It's early Sunday morning and I am the only one awake. This time tomorrow, Dawn will be leaving for work and I will be starting my first day home alone with Tina. I am a little apprehensive...I am not sure what I am getting myself into. My foremost concern is money: neither of us is great at being frugal. Then I wonder what I'll do all day: it's not so easy getting anything done with a twelve pound potato strapped to your chest. Lastly I hope I'm making the right choice for Tina: just because I want her to be happy and healthy doesn't mean I know how to make that happen.
From what I've written so far it seems I'm better suited to a job outside the home. With that I'd have income, a venue for productivity, and I could believe my daughter is being handled by professionals. As it happens, though, my decision is final for the near future.
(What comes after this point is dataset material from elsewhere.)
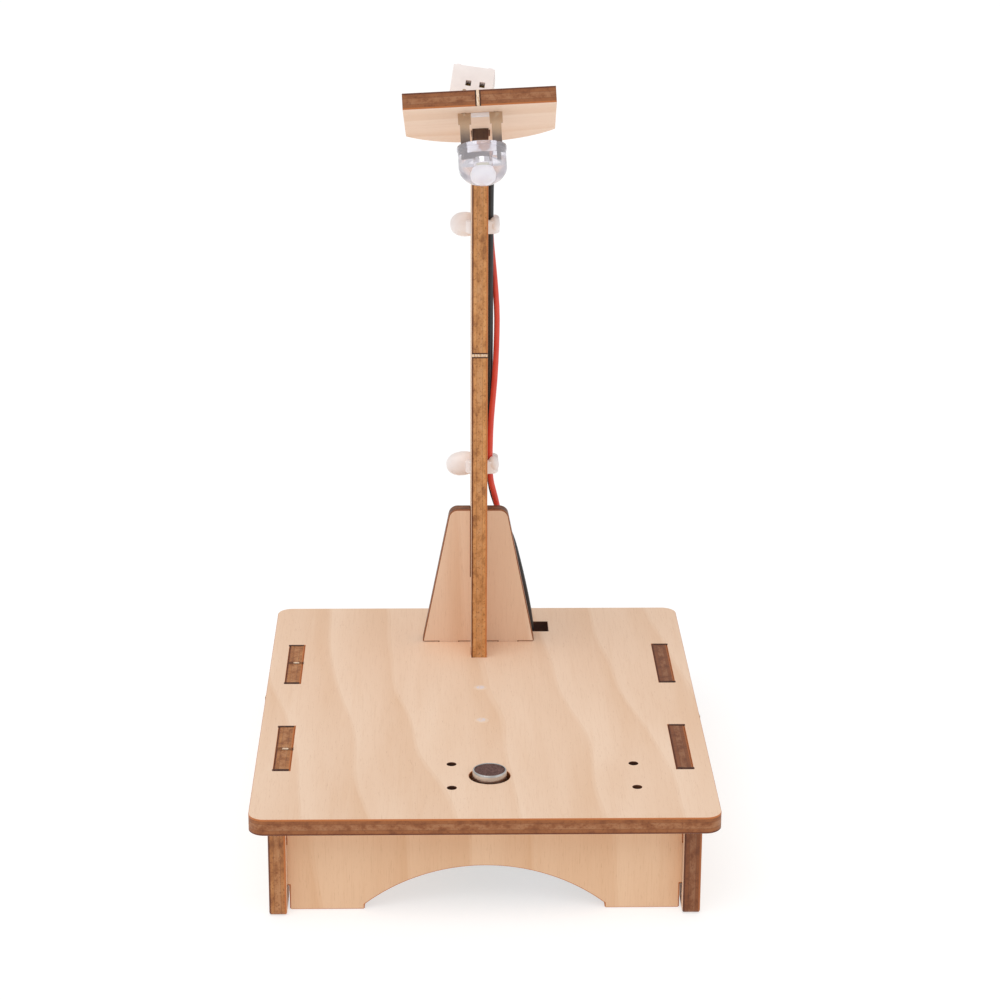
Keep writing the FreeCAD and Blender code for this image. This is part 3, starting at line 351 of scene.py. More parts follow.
def ply_board(node, middle, grain, side, cut_from, golden=0.0, tint_and_shade=0.0, blackened=0.0):
    """A board whose sheet coordinates run along its grain, across it and through its thickness.

    middle is a place half-way through the board, cut_from its place on the bought
    sheet, golden how lightly the laser browned its edges, blackened how much it
    charred them, and tint_and_shade how far its veneer is warmed and darkened: partly
    the board's own tone, and on the upright front and rear panels painted shade.
    The base's small holes are burnt black."""
    bm = merged(node)
    drilled = [Vector((0, row, BASE_TOP)) * MM for row in (-CELL_ROW, CELL_ROW)]
    sharp = [edge for edge in bm.edges if len(edge.link_faces) == 2
             and edge.calc_face_angle(0) > math.radians(40)
             and all((edge.verts[0].co - spot).length > 1.5 * MM for spot in drilled)]
    bmesh.ops.bevel(bm, geom=sharp, offset=SCORCHED_ARRIS, segments=1, affect="EDGES",
                    profile=0.5, clamp_overlap=True)
    piece = add_mesh("ply_" + node, bm)
    mesh = piece.data
    through = grain.cross(side)
    field = mesh.attributes.new("sheet", "FLOAT_VECTOR", "POINT")
    flat = []
    for vertex in mesh.vertices:
        arm = vertex.co - middle
        flat += [arm.dot(grain) + cut_from[0] * MM, arm.dot(side) + cut_from[1] * MM, arm.dot(through)]
    field.data.foreach_set("vector", flat)
    for name, level in (("light_edge", golden), ("warmth", tint_and_shade)):
        mesh.attributes.new(name, "FLOAT", "POINT").data.foreach_set("value", [level] * len(mesh.vertices))
    holes = BURNT_HOLES if node == "base_plate" else []
    burnt = [1.0 if any((vertex.co.xy - Vector(spot) * MM).length < reach * MM for spot, reach in holes)
             else blackened for vertex in mesh.vertices]
    mesh.attributes.new("char", "FLOAT", "POINT").data.foreach_set("value", burnt)
    stand_in(piece, plywood, node)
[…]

With the economy as it is right now I doubt I could find a job if it tried; and the reasons I found to stay home are too numerous to back out of without some pretty compelling evidence to the contrary.
My reasons for staying home are as follows:
1. Professional childcare would cost roughly half my income.
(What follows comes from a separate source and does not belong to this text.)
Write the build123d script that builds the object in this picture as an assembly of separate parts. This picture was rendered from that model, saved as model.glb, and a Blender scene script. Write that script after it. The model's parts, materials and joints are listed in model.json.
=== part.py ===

2. It seems counterintuitive to devote myself to helping someone else turn a profit while a third party cares for my offspring.
3. The hours I worked were often the hours Tina and Dawn would be home. I would miss an unconscionable amount of family time.
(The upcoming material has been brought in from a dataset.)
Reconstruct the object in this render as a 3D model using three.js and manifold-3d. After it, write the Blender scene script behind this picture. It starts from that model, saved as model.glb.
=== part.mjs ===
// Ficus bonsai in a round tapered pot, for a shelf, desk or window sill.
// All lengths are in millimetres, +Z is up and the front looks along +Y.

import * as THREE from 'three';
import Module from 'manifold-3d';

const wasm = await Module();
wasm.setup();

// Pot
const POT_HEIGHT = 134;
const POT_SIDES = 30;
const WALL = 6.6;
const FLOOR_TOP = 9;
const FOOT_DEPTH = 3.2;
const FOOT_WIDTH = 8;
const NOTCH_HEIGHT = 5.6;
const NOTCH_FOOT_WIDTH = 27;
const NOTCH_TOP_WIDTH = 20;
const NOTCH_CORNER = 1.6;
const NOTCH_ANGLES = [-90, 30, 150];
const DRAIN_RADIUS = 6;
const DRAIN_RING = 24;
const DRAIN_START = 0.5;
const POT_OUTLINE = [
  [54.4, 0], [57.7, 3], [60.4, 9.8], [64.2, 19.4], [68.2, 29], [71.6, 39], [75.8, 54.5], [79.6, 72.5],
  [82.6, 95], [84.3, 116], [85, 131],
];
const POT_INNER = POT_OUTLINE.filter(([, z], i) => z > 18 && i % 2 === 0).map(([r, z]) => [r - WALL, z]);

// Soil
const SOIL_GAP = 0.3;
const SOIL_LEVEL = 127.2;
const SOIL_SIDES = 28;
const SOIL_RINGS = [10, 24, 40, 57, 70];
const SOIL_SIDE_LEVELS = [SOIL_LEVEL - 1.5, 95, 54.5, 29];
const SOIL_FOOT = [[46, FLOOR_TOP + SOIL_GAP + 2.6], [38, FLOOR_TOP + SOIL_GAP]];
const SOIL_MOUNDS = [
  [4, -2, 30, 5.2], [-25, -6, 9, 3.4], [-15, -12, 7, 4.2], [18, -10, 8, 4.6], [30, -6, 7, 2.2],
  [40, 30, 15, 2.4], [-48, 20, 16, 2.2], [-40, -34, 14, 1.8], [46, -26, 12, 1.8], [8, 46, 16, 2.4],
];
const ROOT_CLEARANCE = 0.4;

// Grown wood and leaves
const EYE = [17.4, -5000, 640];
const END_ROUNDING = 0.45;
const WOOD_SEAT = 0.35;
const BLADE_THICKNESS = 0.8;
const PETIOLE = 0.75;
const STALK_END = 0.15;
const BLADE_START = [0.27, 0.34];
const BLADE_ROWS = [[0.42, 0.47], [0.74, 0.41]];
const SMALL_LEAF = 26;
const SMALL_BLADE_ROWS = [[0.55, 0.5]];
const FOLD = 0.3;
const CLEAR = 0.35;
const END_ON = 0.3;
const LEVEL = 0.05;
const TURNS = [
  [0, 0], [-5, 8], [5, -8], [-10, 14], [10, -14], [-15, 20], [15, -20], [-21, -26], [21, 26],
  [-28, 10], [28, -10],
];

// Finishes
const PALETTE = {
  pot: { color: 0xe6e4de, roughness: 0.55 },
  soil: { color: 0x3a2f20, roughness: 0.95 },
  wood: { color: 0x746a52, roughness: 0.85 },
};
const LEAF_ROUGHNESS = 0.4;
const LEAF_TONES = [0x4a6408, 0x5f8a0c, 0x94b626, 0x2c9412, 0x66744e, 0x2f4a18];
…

4. When I work I tend to smoke and drink, further reducing the financial return on my invested time and also depleting my health and vitality. When I'm on my own time I have much better self control.
5. Daycares are breeding grounds for viruses and bacteria. And no hired hand will be as interested in Tina's wellbeing as I am.
6. Rather than having any kind of career, I have always tended to turn from one dead end alley to another. Maybe with some time off to collect my senses I can finally arrive at a path worth pursuing.
7. With Dawn and I both working outside the home, very little gets done in the way of cooking and cleaning. Our home is little more than a cluttered cave to which we retire to escape the weather between days at work. I want something better for my children.